TASK DIRECTIONS
In full and without alteration, give the listing again.

####

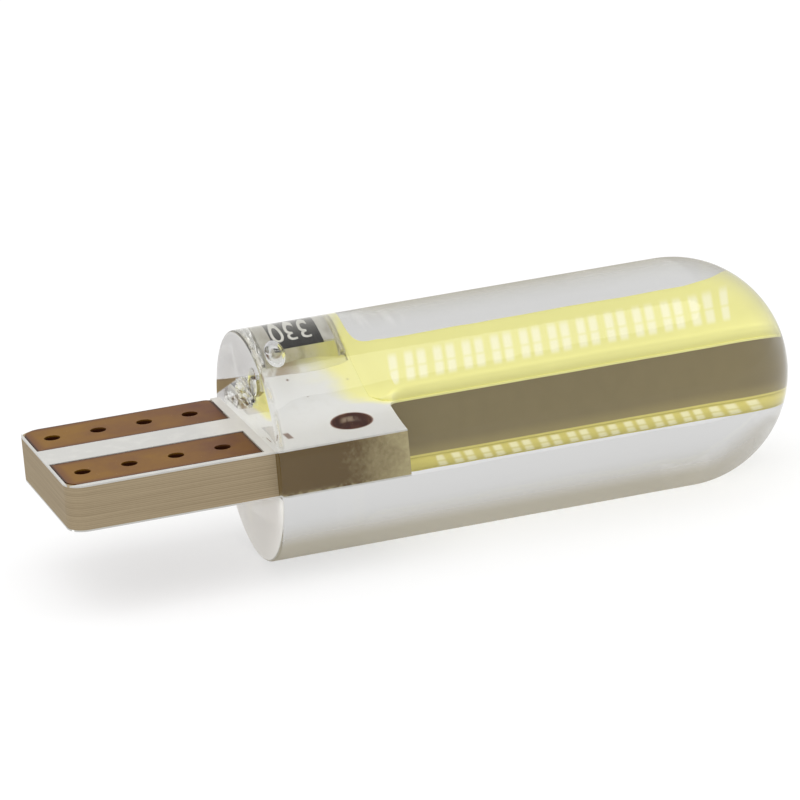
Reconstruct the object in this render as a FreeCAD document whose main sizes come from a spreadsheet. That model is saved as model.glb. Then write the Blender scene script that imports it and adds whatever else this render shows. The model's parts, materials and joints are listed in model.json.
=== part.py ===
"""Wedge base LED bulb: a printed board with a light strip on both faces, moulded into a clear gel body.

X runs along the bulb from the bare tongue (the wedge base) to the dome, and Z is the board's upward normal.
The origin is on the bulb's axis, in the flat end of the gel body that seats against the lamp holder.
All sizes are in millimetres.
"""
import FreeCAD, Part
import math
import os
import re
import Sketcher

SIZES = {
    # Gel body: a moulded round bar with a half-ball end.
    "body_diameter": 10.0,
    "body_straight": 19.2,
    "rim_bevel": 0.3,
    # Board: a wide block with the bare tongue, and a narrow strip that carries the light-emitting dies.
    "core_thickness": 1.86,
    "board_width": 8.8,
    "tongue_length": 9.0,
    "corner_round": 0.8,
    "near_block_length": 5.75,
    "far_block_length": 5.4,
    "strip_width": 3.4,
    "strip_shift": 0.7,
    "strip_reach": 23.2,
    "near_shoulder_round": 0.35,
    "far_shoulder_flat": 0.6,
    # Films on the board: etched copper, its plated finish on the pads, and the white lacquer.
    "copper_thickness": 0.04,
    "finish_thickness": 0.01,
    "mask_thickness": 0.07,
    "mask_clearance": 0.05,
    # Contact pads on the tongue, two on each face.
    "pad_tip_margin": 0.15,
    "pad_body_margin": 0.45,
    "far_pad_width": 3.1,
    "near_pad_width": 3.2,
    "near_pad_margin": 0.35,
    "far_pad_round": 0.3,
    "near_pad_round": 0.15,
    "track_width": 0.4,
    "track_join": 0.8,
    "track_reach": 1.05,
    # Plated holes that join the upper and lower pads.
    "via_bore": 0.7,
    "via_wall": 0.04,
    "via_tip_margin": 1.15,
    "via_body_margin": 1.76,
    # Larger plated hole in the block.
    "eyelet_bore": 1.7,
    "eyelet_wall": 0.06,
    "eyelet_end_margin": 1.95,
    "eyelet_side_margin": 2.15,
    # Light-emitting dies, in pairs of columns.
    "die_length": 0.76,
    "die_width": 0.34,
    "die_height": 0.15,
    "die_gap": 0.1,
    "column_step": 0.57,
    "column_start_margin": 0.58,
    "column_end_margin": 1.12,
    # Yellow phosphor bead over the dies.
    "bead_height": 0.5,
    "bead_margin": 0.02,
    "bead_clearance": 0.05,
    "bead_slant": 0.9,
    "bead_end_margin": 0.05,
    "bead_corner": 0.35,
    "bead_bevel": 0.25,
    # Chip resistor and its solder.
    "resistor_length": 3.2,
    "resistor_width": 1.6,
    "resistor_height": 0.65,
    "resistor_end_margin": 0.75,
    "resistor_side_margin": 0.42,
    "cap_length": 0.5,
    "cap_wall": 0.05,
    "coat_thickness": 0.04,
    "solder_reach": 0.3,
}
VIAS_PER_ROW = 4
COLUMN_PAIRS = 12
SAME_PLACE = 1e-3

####

SOLUTION TO THIS TASK
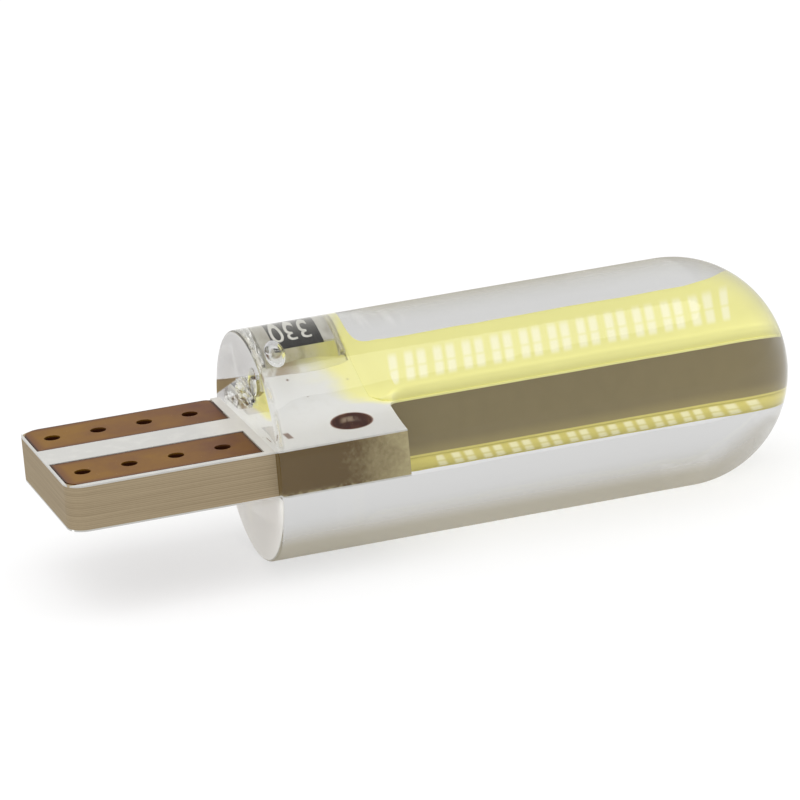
Reconstruct the object in this render as a FreeCAD document whose main sizes come from a spreadsheet. That model is saved as model.glb. Then write the Blender scene script that imports it and adds whatever else this render shows. The model's parts, materials and joints are listed in model.json.
=== part.py ===
"""Wedge base LED bulb: a printed board with a light strip on both faces, moulded into a clear gel body.

X runs along the bulb from the bare tongue (the wedge base) to the dome, and Z is the board's upward normal.
The origin is on the bulb's axis, in the flat end of the gel body that seats against the lamp holder.
All sizes are in millimetres.
"""
import FreeCAD, Part
import math
import os
import re
import Sketcher

SIZES = {
    # Gel body: a moulded round bar with a half-ball end.
    "body_diameter": 10.0,
    "body_straight": 19.2,
    "rim_bevel": 0.3,
    # Board: a wide block with the bare tongue, and a narrow strip that carries the light-emitting dies.
    "core_thickness": 1.86,
    "board_width": 8.8,
    "tongue_length": 9.0,
    "corner_round": 0.8,
    "near_block_length": 5.75,
    "far_block_length": 5.4,
    "strip_width": 3.4,
    "strip_shift": 0.7,
    "strip_reach": 23.2,
    "near_shoulder_round": 0.35,
    "far_shoulder_flat": 0.6,
    # Films on the board: etched copper, its plated finish on the pads, and the white lacquer.
    "copper_thickness": 0.04,
    "finish_thickness": 0.01,
    "mask_thickness": 0.07,
    "mask_clearance": 0.05,
    # Contact pads on the tongue, two on each face.
    "pad_tip_margin": 0.15,
    "pad_body_margin": 0.45,
    "far_pad_width": 3.1,
    "near_pad_width": 3.2,
    "near_pad_margin": 0.35,
    "far_pad_round": 0.3,
    "near_pad_round": 0.15,
    "track_width": 0.4,
    "track_join": 0.8,
    "track_reach": 1.05,
    # Plated holes that join the upper and lower pads.
    "via_bore": 0.7,
    "via_wall": 0.04,
    "via_tip_margin": 1.15,
    "via_body_margin": 1.76,
    # Larger plated hole in the block.
    "eyelet_bore": 1.7,
    "eyelet_wall": 0.06,
    "eyelet_end_margin": 1.95,
    "eyelet_side_margin": 2.15,
    # Light-emitting dies, in pairs of columns.
    "die_length": 0.76,
    "die_width": 0.34,
    "die_height": 0.15,
    "die_gap": 0.1,
    "column_step": 0.57,
    "column_start_margin": 0.58,
    "column_end_margin": 1.12,
    # Yellow phosphor bead over the dies.
    "bead_height": 0.5,
    "bead_margin": 0.02,
    "bead_clearance": 0.05,
    "bead_slant": 0.9,
    "bead_end_margin": 0.05,
    "bead_corner": 0.35,
    "bead_bevel": 0.25,
    # Chip resistor and its solder.
    "resistor_length": 3.2,
    "resistor_width": 1.6,
    "resistor_height": 0.65,
    "resistor_end_margin": 0.75,
    "resistor_side_margin": 0.42,
    "cap_length": 0.5,
    "cap_wall": 0.05,
    "coat_thickness": 0.04,
    "solder_reach": 0.3,
}
VIAS_PER_ROW = 4
COLUMN_PAIRS = 12
SAME_PLACE = 1e-3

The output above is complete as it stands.